Luke 15:1-2
Now all the tax-collectors and sinners were coming near to listen to him. And the Pharisees and the scribes were grumbling and saying, “This fellow welcomes sinners and eats with them.”
What follows in the coming chapter are some of the most familiar images and popular parables of the whole of Luke’s gospel and, indeed, the New Testament. But to understand any of it, we need first to tarry over these opening verses.
Notice that the evangelist directs our attention to two groups, really two audiences paying attention to Jesus’ words. The first are the tax-collectors and sinners. As a reminder: the tax-collectors of the Bible have nothing in coming with those who work for the Internal Revenue Service today. Nothing. Rather, they are those Jews who have been recruited by the Romans to collect a tax from their neighbors, a tax that in turn supports the ongoing Roman occupation of Israel. Moreover, tax-collectors were given a quota by their masters, and the more they exceeded that quota – that is, the more they could squeeze their neighbors on behalf of the occupying Romans – the richer they became.
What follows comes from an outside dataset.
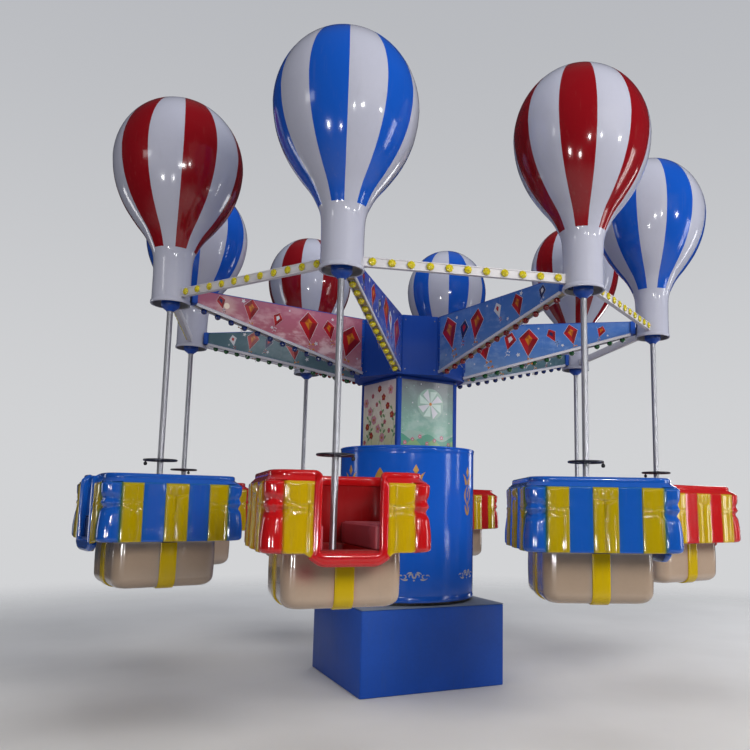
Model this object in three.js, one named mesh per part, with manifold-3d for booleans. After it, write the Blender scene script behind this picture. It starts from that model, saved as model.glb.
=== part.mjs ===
// Samba balloon ride: a lifting, turning centre with eight arms, each carrying a balloon,
// a pole and a spinning gondola. Millimetres, +Z up, origin on the ground under the centre.
import * as THREE from "three";
import { mergeVertices } from "three/addons/utils/BufferGeometryUtils.js";
import Module from "manifold-3d";

const wasm = await Module();
wasm.setup();

// Driving sizes
const gap = 0.3;                    // left between pieces that touch
const over = 10;                    // how far a cut runs past the face that it opens
const bury = 10;                    // how far joined shapes reach into each other
const armCount = 8;
const armStep = (2 * Math.PI) / armCount;
const firstArmAngle = -125.2;       // degrees, arm 1 at rest
const poleCircle = 2500;            // radius of the circle that the poles stand on
// degrees, which way each gondola's doorway looks at rest
const doorwayAngles = [-96, -170, 128, 67, 28, 10, 7, -23];

const base = { side: 1455, height: 760, topPlate: 8 };
const drum = {
  radius: 687, wall: 8, top: 2256, liftOff: 30, footInner: 560, footOuter: 640, footFlange: 8,
  manhole: 530, lidHeight: 20, lidPlate: 12, lidWall: 12, rimOverhang: 16, rimChamfer: 6,
};
const post = { radius: 134, top: 2300, flangeRadius: 220, flangeHeight: 18 };
const mast = { inner: 140, outer: 160, flangeRadius: 240, flangeHeight: 25 };
const slewing = { inner: 180, outer: 232, height: 34 };
const column = { side: 725, wall: 12, bottom: 800 };
const hub = { apothem: 550, bottom: 2965, top: 3560 };
const arm = { halfThickness: 45, rootBottom: 2985, tipBottom: 3430, tipRadius: 2285 };
const lug = {
  blockEnd: 2330, blockHalf: 55, tongueHalf: 28, tongueTop: 3500, bossRadius: 90, bottom: 3391, slotPlay: 2,
};
const lampBar = { depth: 40, bottom: 3430, top: 3525 };
const balloon = {
  lipRadius: 168, lipHeight: 34, neckRadius: 160, neckTop: 3650, wall: 6,
  shoulder: [[168, 3800], [200, 3895], [255, 3995], [345, 4110], [438, 4250], [505, 4400], [540, 4540]],
  radius: 552, centre: 4663, crownHeight: 597,
};
const pole = {
  radius: 25, funnelTop: 80, funnelFoot: 33, funnelLip: 6, funnelHeight: 64, discRadius: 80, discHeight: 20,
};
const handwheel = {
  radius: 130, rim: 9, height: 2037, spokes: 3, spokeHalf: 5, spokeStart: 30,
  collarRadius: 38, collarHalf: 14,
};
const tub = {
  bottom: 1020, floor: 1150, sill: 1400, benchTop: 1560, rim: 1905, wall: 14,
  boxHalf: 395, boxCorner: 95, upperHalf: 530, upperCorner: 110, aisleHalf: 170,
  doorHalf: 190, frameHalf: 239, frameBottom: 1300,
  bearingTop: 1128, bearingHeight: 50, bearingRadius: 88, poleHole: 32,
};
const skirt = { half: 555, corner: 110, bottom: 1385, top: 1845 };

const colours = {
  blue: 0x1d3f9e, darkSteel: 0x3a3c42, steel: 0xc9ccd0, white: 0xe8e8ea, red: 0xb01419,
  gelBlue: 0x1f6fc4, beige: 0xb7a08c,
};
const radians = THREE.MathUtils.degToRad;

// Solids
function solidOf(geometry) {
  const plain = geometry.clone();
  plain.deleteAttribute("normal");
  plain.deleteAttribute("uv");
  const merged = mergeVertices(plain, 1e-3);
  const mesh = new wasm.Mesh({
    numProp: 3,
    vertProperties: merged.attributes.position.array,
    triVerts: new Uint32Array(merged.index.array),
  });
  return new wasm.Manifold(mesh);
}

function geometryOf(solid) {
  const mesh = solid.getMesh();
  const geometry = new THREE.BufferGeometry();
  geometry.setAttribute("position", new THREE.BufferAttribute(mesh.vertProperties, 3));
  geometry.setIndex(new THREE.BufferAttribute(mesh.triVerts, 1));
  const flat = geometry.toNonIndexed();
  flat.computeVertexNormals();
  return flat;
}

function prism(shape, bottom, top, curveSegments = 3) {
  const depth = top - bottom;
  const geometry = new THREE.ExtrudeGeometry(shape, { depth, bevelEnabled: false, curveSegments });
  return geometry.translate(0, 0, bottom);
}

function block(x0, x1, y0, y1, z0, z1) {
  const geometry = new THREE.BoxGeometry(x1 - x0, y1 - y0, z1 - z0);
  return geometry.translate((x0 + x1) / 2, (y0 + y1) / 2, (z0 + z1) / 2);
}

function cylinder(radius, bottom, top, segments = 12) {
  const geometry = new THREE.CylinderGeometry(radius, radius, top - bottom, segments);
  return geometry.rotateX(Math.PI / 2).translate(0, 0, (bottom + top) / 2);
}

// A body of revolution about Z from [radius, height] points
function turned(points, segments = 24) {
  const profile = points.map(([r, z]) => new THREE.Vector2(r, z));
  return new THREE.LatheGeometry(profile, segments).rotateX(Math.PI / 2);
}

function ringProfile(inner, outer, bottom, top) {
  return [[inner, bottom], [outer, bottom], [outer, top], [inner, top], [inner, bottom]];
}

function roundedSquare(half, corner) {
  const shape = new THREE.Shape();
  const flat = half - corner;
  shape.absarc(flat, flat, corner, 0, Math.PI / 2);
  shape.absarc(-flat, flat, corner, Math.PI / 2, Math.PI);
  shape.absarc(-flat, -flat, corner, Math.PI, 1.5 * Math.PI);
  shape.absarc(flat, -flat, corner, 1.5 * Math.PI, 2 * Math.PI);
  return shape;
}

function polygon(points) {
  return new THREE.Shape(points.map(([x, y]) => new THREE.Vector2(x, y)));
}

function octagon(apothem) {
  const circumradius = apothem / Math.cos(armStep / 2);
  return polygon([...Array(armCount).keys()].map((k) => {
    const angle = radians(firstArmAngle) + k * armStep;
    return [circumradius * Math.cos(angle), circumradius * Math.sin(angle)];
  }));
}

const ride = new THREE.Group();

function addMesh(parent, name, geometry, color, roughness = 0.4, metalness = 0) {
  const material = new THREE.MeshStandardMaterial({ color, roughness, metalness });
  const mesh = new THREE.Mesh(geometry, material);
  mesh.name = name;
  parent.add(mesh);
  return mesh;
}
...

They were, therefore, considered traitors, cheats, and thoroughly and completely unrighteous.
The second group St. Luke describes as sinners, and we must take care to note that Luke is not a child of the Reformation that declared that all were sinners. Rather, he is using that term more precisely to describe those people who stood so far outside the pale of what was considered decent behavior that they were routinely shunned. As a colleague of mine recently said, yes, we’re all sinners, but these were the one who were called that to their face…regularly, relentlessly, publicly, and by everyone.
And these are the kinds of folks who are flocking to hear Jesus, eager to sit as his feet and listen as he spun yarns about God’s coming kingdom. It’s not hard to imagine what they loved about Jesus, for he described for them a kingdom where everyone was welcome, where power and status and social stigma were no more, and where God would set to right all the injustice of the world, healing the sick, feeding the hungry, freeing the imprisoned, and elevating the downtrodden. No, it’s not hard to imagine why they loved Jesus.
Nor is it difficult to fathom why the scribes and Pharisees despised him. For these were the people who had devoted their whole lives to studying the Scriptures, keeping the law, and running the synagogues. They were the church council members, elders, and Sunday School teachers of the first century religious world; those, that is, who cared enough to devote their time and energy to passing along the faith to a new generation. And so when they saw Jesus flaunt the law and welcome those the law condemned, they were outraged, offended, and grumbled about his choices and company.
It’s easy to get down on these folks, imagining them as overly pious and self-righteous legalists. But truth be told, I’m not sure that if I’d been in their shoes I would have reacted any differently. Because they just really, really cared about their tradition, knew the danger of frequenting with social outcasts and moral delinquents, and could not for the life of them understand what Jesus was doing.
And so Jesus tells them a story. Jesus, in facts, tells us all a story.
Prayer: Dear God, as we listen to the stories your Son told about release and redemption, let his words sink into our hearts that we may be transformed by what we hear and share what we experience. In Jesus’ name, Amen.